The constraint was twofold. The bank required the platform to allow-list a fixed set of source IPs, so any fix had to produce a stable, declared egress CIDR. And the LB outbound rules pre-allocated SNAT ports across the node pool — because every connection targeted the same destination IP and port, the 5-tuple table for that one destination hit its ceiling exactly when batch concurrency peaked. The dropped-flow window lined up perfectly with the failures.
They rebuilt the node pools on subnets fronted by a user-assigned NAT Gateway with a /30 prefix (4 IPs, ~258K ports to that destination, roughly double the observed peak), handed the bank that 4-address CIDR, and dropped the idle timeout to 4 minutes to recycle the short-lived flows aggressively. As the cluster was zone-redundant, they provisioned one zonal NAT Gateway and prefix per zone and gave the bank the union of the three CIDRs.
# Per zone: dedicated subnet, zonal NAT GW, /30 prefix on the node subnet.

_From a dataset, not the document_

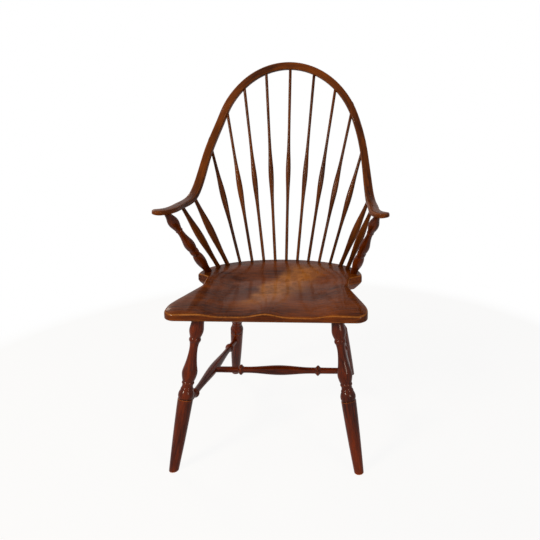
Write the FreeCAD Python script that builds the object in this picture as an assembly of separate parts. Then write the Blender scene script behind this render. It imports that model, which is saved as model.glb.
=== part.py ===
import FreeCAD, Part
import math
import os

# Continuous-arm windsor chair, in millimetres.
# +X is the viewer's right, -Y is the front of the chair, +Z is up.
# Lengths along Y are first measured from the middle of the spindle deck's curve,
# and the whole chair is moved at the end so that its origin is on the floor,
# in the middle of its footprint.

# Seat plank, with the corners of its outline on the right side
SEAT_TOP = 439.0
SEAT_THICKNESS = 46.0
SEAT_FRONT_Y = -273.0
SEAT_WING_HALF = 258.5
SEAT_WING_DEPTH = 49.0
SEAT_WAIST_HALF = 203.5
SEAT_WAIST_Y = -90.0
SEAT_NOTCH_Y = -30.0
SEAT_EAR_Y = -8.0
SEAT_FRONT_RADIUS = 28.0
SEAT_WING_RADIUS = 70.0
SEAT_WAIST_RADIUS = 60.0
SEAT_NOTCH_RADIUS = 8.0
SEAT_EAR_RADIUS = 9.0

# Half an ellipse on which the uprights stand, and the rim of the plank outside it
DECK_HALF_WIDTH = 213.0
DECK_DEPTH = 128.0
DECK_SIDE_RIM = 24.0
DECK_REAR_RIM = 14.0
RIM_ROUNDING = 7.5

# Carving of the seat
SADDLE_DEPTH = 17.0
SADDLE_LIFT = 0.5
SADDLE_MARGIN = 20.0
SADDLE_BACK_Y = -60.0
SADDLE_START_RATIO = 1.037
SADDLE_SIDE_SLOPE = 0.45
SADDLE_BACK_SLOPE = 0.95
POMMEL_HEIGHT = 9.0
POMMEL_WIDTH = 36.0
POMMEL_START_Y = -110.0
WATERFALL_DROP = 8.0
WATERFALL_DEPTH = 92.0
WING_DROP = 9.0
WING_START_RATIO = 0.6
WING_SLOPE = 0.5
EDGE_ROLL_DROP = 4.0
EDGE_ROLL_WIDTH = 28.0
EDGE_ROLL_START_Y = -50.0
EDGE_ROLL_START_X = 150.0
EDGE_ROLL_BLEND = 50.0
BEVEL_FRONT_HEIGHT = 8.5
BEVEL_EAR_HEIGHT = 24.0
BEVEL_WIDTH = 22.0
CARVING_STEP = 12.0

# Bow: a hoop of half an ellipse in a raked plane that runs on into both arms
HOOP_HALF_WIDTH = 224.4
HOOP_RISE = 264.6
HOOP_CENTRE_UP_SLOPE = 809.4
HOOP_RAKE = 0.309
HOOP_FOOT_Y = -24.0
HOOP_LAST_ANGLE = 70.0
HOOP_ANGLE_STEP = 10.0
# Points on the centre line of the right arm, from the hoop to the end of the hand
ARM_BEND_UPPER = (237.8, 165.2, 764.8)
ARM_BEND_LOWER = (258.6, 45.6, 651.2)
ARM_MIDDLE = (268.2, -40.0, 646.0)
ARM_OVER_POST = (280.2, -119.8, 648.7)
HAND_END = (305.6, -154.6, 652.4)
# Sections of the bow: distance along it from the crown, width across it, and depth
BOW_SECTIONS = (
    (0.0, 23.2, 20.4),
    (150.0, 23.2, 22.0),
    (300.0, 23.4, 24.8),
    (430.0, 23.6, 24.0),
    (530.0, 25.6, 19.8),
    (610.0, 28.0, 17.0),
    (700.0, 29.5, 15.8),
    (750.0, 33.0, 15.0),
    (780.0, 37.5, 14.4),
)
BOW_STEP = 26.0
BOW_TURN_START = 430.0
BOW_TURN_END = 600.0
HAND_ROUNDING = 17.0
HAND_ROUNDING_ANGLES = (30.0, 55.0, 75.0)

# Back spindles
BACK_SPINDLES_A_SIDE = 4
BACK_SPINDLE_PITCH = 34.2
BACK_SPINDLE_END = 8.8
BACK_SPINDLE_SWELL_HALF = 92.0
BACK_SPINDLE_TENON = 7.6
# From the centre outwards: distance along the bow from the crown to the spindle's head,
# height of its swell above the deck, and diameter of its swell
BACK_SPINDLE_REACH = (0.0, 78.0, 161.0, 253.0, 390.0)
BACK_SPINDLE_SWELL_RISE = (280.0, 268.0, 254.0, 232.0, 210.0)
BACK_SPINDLE_SWELL = (15.0, 16.0, 16.6, 17.2, 17.4)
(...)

az network public-ip prefix create -g rg-pay -n pip-prefix-z1 --length 30 --location eastus --zone 1
az network nat gateway create -g rg-pay -n natgw-z1 --location eastus \
--public-ip-prefixes pip-prefix-z1 --idle-timeout 4 --zone 1
az network vnet subnet update -g rg-pay --vnet-name vnet-pay \
--name snet-aks-z1 --nat-gateway natgw-z1
The 18:00 failures stopped on the first batch after cutover. DroppedPackets has been flat at zero since, and the bank’s allow-list never has to change because all future scaling happens within the published prefixes.